Goal
Repeat all of the data precisely.

::::::::::

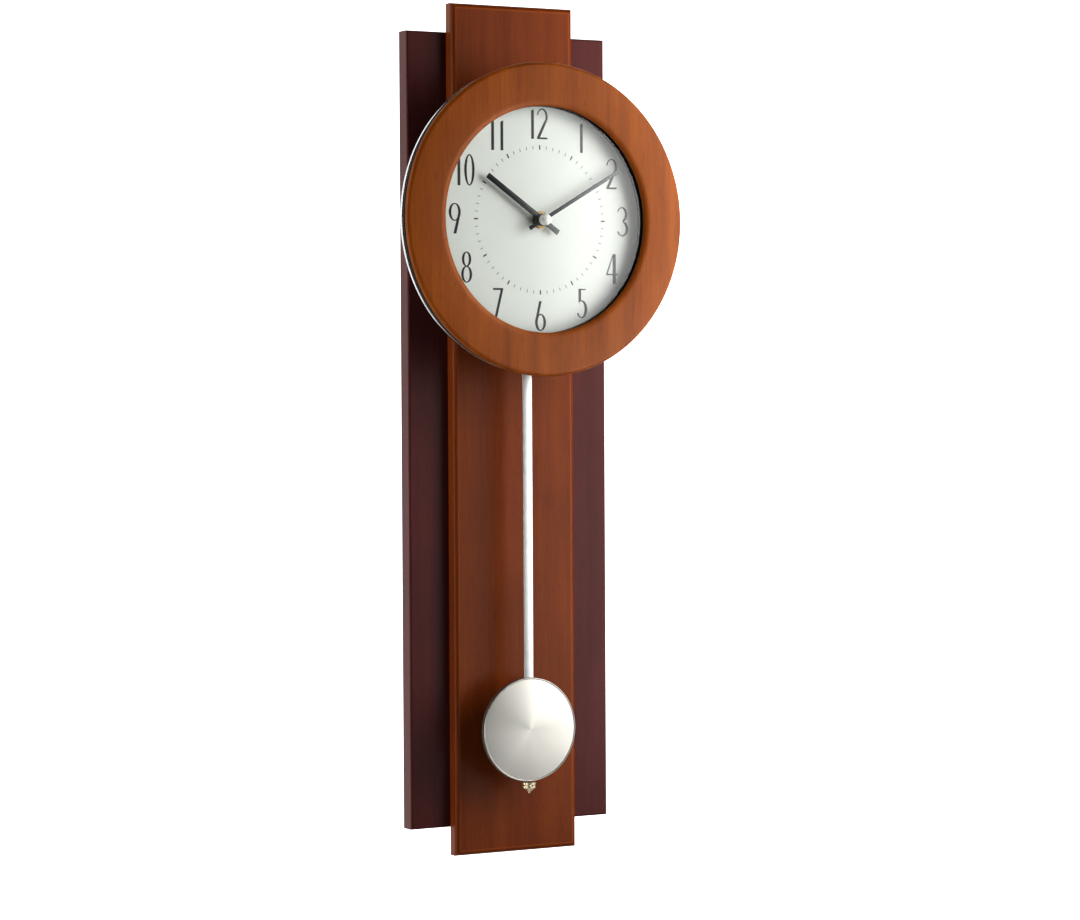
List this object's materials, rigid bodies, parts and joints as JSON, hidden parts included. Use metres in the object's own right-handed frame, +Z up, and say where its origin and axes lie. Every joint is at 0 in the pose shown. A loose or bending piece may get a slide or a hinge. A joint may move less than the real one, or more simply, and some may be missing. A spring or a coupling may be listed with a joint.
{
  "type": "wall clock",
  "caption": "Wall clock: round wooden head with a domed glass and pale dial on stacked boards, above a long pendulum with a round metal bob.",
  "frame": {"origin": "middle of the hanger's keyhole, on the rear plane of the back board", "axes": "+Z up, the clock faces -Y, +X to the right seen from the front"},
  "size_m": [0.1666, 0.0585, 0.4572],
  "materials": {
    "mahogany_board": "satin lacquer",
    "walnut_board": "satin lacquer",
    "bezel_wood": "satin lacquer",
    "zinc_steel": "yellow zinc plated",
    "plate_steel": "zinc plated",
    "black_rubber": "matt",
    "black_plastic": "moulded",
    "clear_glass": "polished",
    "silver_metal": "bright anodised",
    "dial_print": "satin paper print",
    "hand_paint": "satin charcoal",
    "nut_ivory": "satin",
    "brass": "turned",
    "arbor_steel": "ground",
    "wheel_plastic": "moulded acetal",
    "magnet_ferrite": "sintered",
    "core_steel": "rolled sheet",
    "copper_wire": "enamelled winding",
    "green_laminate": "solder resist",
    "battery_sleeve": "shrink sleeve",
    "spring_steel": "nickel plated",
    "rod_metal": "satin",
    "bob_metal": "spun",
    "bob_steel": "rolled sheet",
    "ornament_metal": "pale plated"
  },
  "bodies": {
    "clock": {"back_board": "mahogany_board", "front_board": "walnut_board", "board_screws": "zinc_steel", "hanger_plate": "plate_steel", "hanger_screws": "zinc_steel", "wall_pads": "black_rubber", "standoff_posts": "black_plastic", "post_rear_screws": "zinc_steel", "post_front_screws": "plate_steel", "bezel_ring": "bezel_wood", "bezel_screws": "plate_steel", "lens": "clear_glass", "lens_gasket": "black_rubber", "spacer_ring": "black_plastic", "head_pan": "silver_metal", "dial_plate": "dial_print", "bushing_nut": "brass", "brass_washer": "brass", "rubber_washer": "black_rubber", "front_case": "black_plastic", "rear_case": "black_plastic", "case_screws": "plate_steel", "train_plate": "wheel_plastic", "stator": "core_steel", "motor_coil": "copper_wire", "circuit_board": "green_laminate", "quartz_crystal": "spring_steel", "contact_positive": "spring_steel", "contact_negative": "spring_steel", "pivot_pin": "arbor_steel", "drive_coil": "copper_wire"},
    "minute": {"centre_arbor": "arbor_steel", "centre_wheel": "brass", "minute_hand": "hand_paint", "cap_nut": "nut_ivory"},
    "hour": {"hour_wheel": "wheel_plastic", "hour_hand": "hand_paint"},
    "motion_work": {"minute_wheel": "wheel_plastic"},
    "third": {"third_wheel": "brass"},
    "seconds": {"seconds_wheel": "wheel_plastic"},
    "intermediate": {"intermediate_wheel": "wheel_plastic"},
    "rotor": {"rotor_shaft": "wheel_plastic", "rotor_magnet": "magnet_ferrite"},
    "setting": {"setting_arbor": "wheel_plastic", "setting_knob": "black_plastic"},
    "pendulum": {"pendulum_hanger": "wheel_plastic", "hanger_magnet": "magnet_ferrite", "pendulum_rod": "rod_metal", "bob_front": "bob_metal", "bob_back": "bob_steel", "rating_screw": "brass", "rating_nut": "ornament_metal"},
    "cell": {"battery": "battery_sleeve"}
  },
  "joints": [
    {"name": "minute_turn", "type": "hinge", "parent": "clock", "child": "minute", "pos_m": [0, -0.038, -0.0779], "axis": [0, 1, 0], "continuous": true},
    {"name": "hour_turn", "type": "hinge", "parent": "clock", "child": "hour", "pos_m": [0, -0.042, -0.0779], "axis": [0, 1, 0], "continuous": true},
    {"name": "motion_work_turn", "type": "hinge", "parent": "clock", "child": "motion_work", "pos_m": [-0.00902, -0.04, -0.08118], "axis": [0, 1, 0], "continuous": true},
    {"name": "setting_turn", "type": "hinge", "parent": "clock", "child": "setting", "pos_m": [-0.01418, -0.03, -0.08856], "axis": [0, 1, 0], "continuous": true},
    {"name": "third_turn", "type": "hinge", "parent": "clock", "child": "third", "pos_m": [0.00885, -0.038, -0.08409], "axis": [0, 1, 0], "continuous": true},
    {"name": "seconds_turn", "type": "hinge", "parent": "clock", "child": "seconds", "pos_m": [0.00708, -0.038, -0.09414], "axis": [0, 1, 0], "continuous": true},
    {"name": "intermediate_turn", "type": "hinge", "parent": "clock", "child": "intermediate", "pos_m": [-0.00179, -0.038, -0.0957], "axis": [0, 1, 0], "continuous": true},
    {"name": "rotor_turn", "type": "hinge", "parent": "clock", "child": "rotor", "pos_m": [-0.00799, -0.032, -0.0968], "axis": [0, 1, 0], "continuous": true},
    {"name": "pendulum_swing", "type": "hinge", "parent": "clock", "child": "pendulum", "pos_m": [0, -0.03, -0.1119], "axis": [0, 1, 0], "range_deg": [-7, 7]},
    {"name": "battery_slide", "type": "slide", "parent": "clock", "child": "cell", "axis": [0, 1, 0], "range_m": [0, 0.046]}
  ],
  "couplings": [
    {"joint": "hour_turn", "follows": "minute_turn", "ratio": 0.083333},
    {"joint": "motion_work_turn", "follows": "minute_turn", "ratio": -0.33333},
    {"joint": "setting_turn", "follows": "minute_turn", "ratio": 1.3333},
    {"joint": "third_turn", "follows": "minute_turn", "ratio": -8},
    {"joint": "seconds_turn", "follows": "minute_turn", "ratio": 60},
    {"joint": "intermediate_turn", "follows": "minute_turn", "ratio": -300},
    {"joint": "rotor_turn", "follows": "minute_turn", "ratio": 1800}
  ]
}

::::::::::

Reply
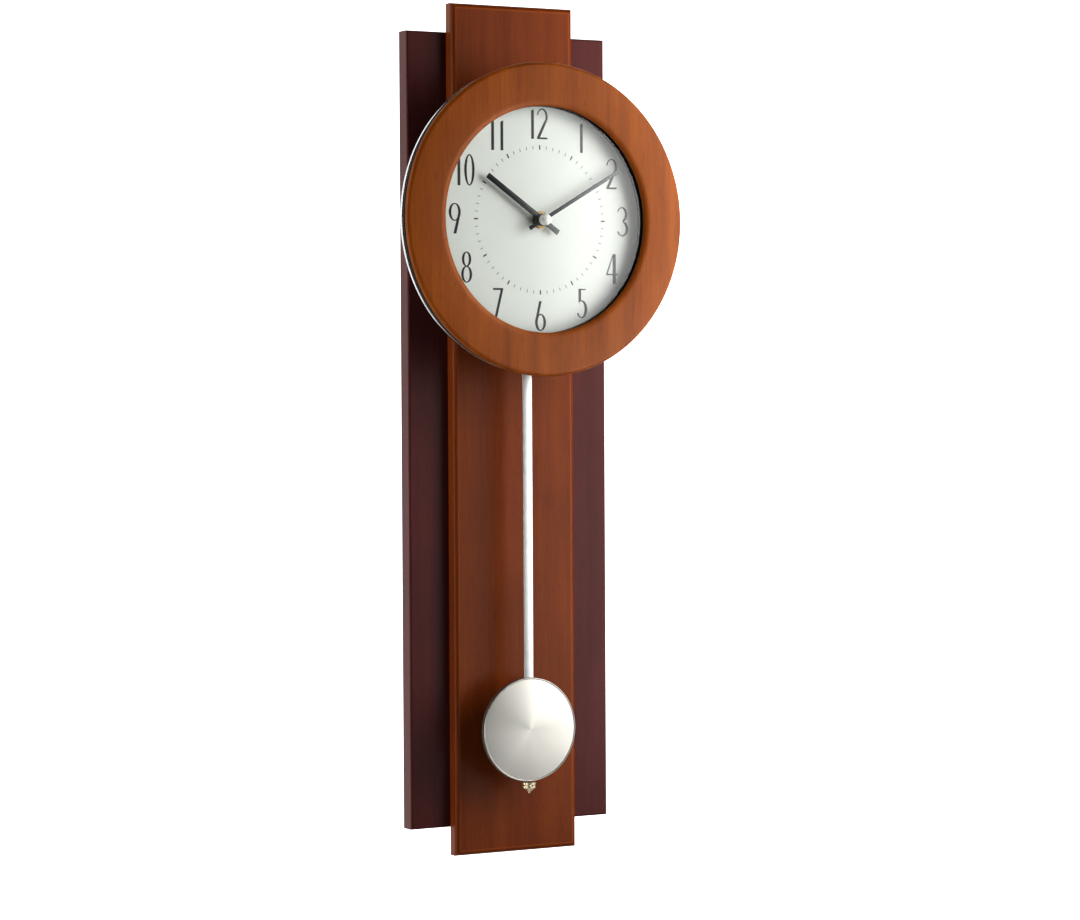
List this object's materials, rigid bodies, parts and joints as JSON, hidden parts included. Use metres in the object's own right-handed frame, +Z up, and say where its origin and axes lie. Every joint is at 0 in the pose shown. A loose or bending piece may get a slide or a hinge. A joint may move less than the real one, or more simply, and some may be missing. A spring or a coupling may be listed with a joint.
{
  "type": "wall clock",
  "caption": "Wall clock: round wooden head with a domed glass and pale dial on stacked boards, above a long pendulum with a round metal bob.",
  "frame": {"origin": "middle of the hanger's keyhole, on the rear plane of the back board", "axes": "+Z up, the clock faces -Y, +X to the right seen from the front"},
  "size_m": [0.1666, 0.0585, 0.4572],
  "materials": {
    "mahogany_board": "satin lacquer",
    "walnut_board": "satin lacquer",
    "bezel_wood": "satin lacquer",
    "zinc_steel": "yellow zinc plated",
    "plate_steel": "zinc plated",
    "black_rubber": "matt",
    "black_plastic": "moulded",
    "clear_glass": "polished",
    "silver_metal": "bright anodised",
    "dial_print": "satin paper print",
    "hand_paint": "satin charcoal",
    "nut_ivory": "satin",
    "brass": "turned",
    "arbor_steel": "ground",
    "wheel_plastic": "moulded acetal",
    "magnet_ferrite": "sintered",
    "core_steel": "rolled sheet",
    "copper_wire": "enamelled winding",
    "green_laminate": "solder resist",
    "battery_sleeve": "shrink sleeve",
    "spring_steel": "nickel plated",
    "rod_metal": "satin",
    "bob_metal": "spun",
    "bob_steel": "rolled sheet",
    "ornament_metal": "pale plated"
  },
  "bodies": {
    "clock": {"back_board": "mahogany_board", "front_board": "walnut_board", "board_screws": "zinc_steel", "hanger_plate": "plate_steel", "hanger_screws": "zinc_steel", "wall_pads": "black_rubber", "standoff_posts": "black_plastic", "post_rear_screws": "zinc_steel", "post_front_screws": "plate_steel", "bezel_ring": "bezel_wood", "bezel_screws": "plate_steel", "lens": "clear_glass", "lens_gasket": "black_rubber", "spacer_ring": "black_plastic", "head_pan": "silver_metal", "dial_plate": "dial_print", "bushing_nut": "brass", "brass_washer": "brass", "rubber_washer": "black_rubber", "front_case": "black_plastic", "rear_case": "black_plastic", "case_screws": "plate_steel", "train_plate": "wheel_plastic", "stator": "core_steel", "motor_coil": "copper_wire", "circuit_board": "green_laminate", "quartz_crystal": "spring_steel", "contact_positive": "spring_steel", "contact_negative": "spring_steel", "pivot_pin": "arbor_steel", "drive_coil": "copper_wire"},
    "minute": {"centre_arbor": "arbor_steel", "centre_wheel": "brass", "minute_hand": "hand_paint", "cap_nut": "nut_ivory"},
    "hour": {"hour_wheel": "wheel_plastic", "hour_hand": "hand_paint"},
    "motion_work": {"minute_wheel": "wheel_plastic"},
    "third": {"third_wheel": "brass"},
    "seconds": {"seconds_wheel": "wheel_plastic"},
    "intermediate": {"intermediate_wheel": "wheel_plastic"},
    "rotor": {"rotor_shaft": "wheel_plastic", "rotor_magnet": "magnet_ferrite"},
    "setting": {"setting_arbor": "wheel_plastic", "setting_knob": "black_plastic"},
    "pendulum": {"pendulum_hanger": "wheel_plastic", "hanger_magnet": "magnet_ferrite", "pendulum_rod": "rod_metal", "bob_front": "bob_metal", "bob_back": "bob_steel", "rating_screw": "brass", "rating_nut": "ornament_metal"},
    "cell": {"battery": "battery_sleeve"}
  },
  "joints": [
    {"name": "minute_turn", "type": "hinge", "parent": "clock", "child": "minute", "pos_m": [0, -0.038, -0.0779], "axis": [0, 1, 0], "continuous": true},
    {"name": "hour_turn", "type": "hinge", "parent": "clock", "child": "hour", "pos_m": [0, -0.042, -0.0779], "axis": [0, 1, 0], "continuous": true},
    {"name": "motion_work_turn", "type": "hinge", "parent": "clock", "child": "motion_work", "pos_m": [-0.00902, -0.04, -0.08118], "axis": [0, 1, 0], "continuous": true},
    {"name": "setting_turn", "type": "hinge", "parent": "clock", "child": "setting", "pos_m": [-0.01418, -0.03, -0.08856], "axis": [0, 1, 0], "continuous": true},
    {"name": "third_turn", "type": "hinge", "parent": "clock", "child": "third", "pos_m": [0.00885, -0.038, -0.08409], "axis": [0, 1, 0], "continuous": true},
    {"name": "seconds_turn", "type": "hinge", "parent": "clock", "child": "seconds", "pos_m": [0.00708, -0.038, -0.09414], "axis": [0, 1, 0], "continuous": true},
    {"name": "intermediate_turn", "type": "hinge", "parent": "clock", "child": "intermediate", "pos_m": [-0.00179, -0.038, -0.0957], "axis": [0, 1, 0], "continuous": true},
    {"name": "rotor_turn", "type": "hinge", "parent": "clock", "child": "rotor", "pos_m": [-0.00799, -0.032, -0.0968], "axis": [0, 1, 0], "continuous": true},
    {"name": "pendulum_swing", "type": "hinge", "parent": "clock", "child": "pendulum", "pos_m": [0, -0.03, -0.1119], "axis": [0, 1, 0], "range_deg": [-7, 7]},
    {"name": "battery_slide", "type": "slide", "parent": "clock", "child": "cell", "axis": [0, 1, 0], "range_m": [0, 0.046]}
  ],
  "couplings": [
    {"joint": "hour_turn", "follows": "minute_turn", "ratio": 0.083333},
    {"joint": "motion_work_turn", "follows": "minute_turn", "ratio": -0.33333},
    {"joint": "setting_turn", "follows": "minute_turn", "ratio": 1.3333},
    {"joint": "third_turn", "follows": "minute_turn", "ratio": -8},
    {"joint": "seconds_turn", "follows": "minute_turn", "ratio": 60},
    {"joint": "intermediate_turn", "follows": "minute_turn", "ratio": -300},
    {"joint": "rotor_turn", "follows": "minute_turn", "ratio": 1800}
  ]
}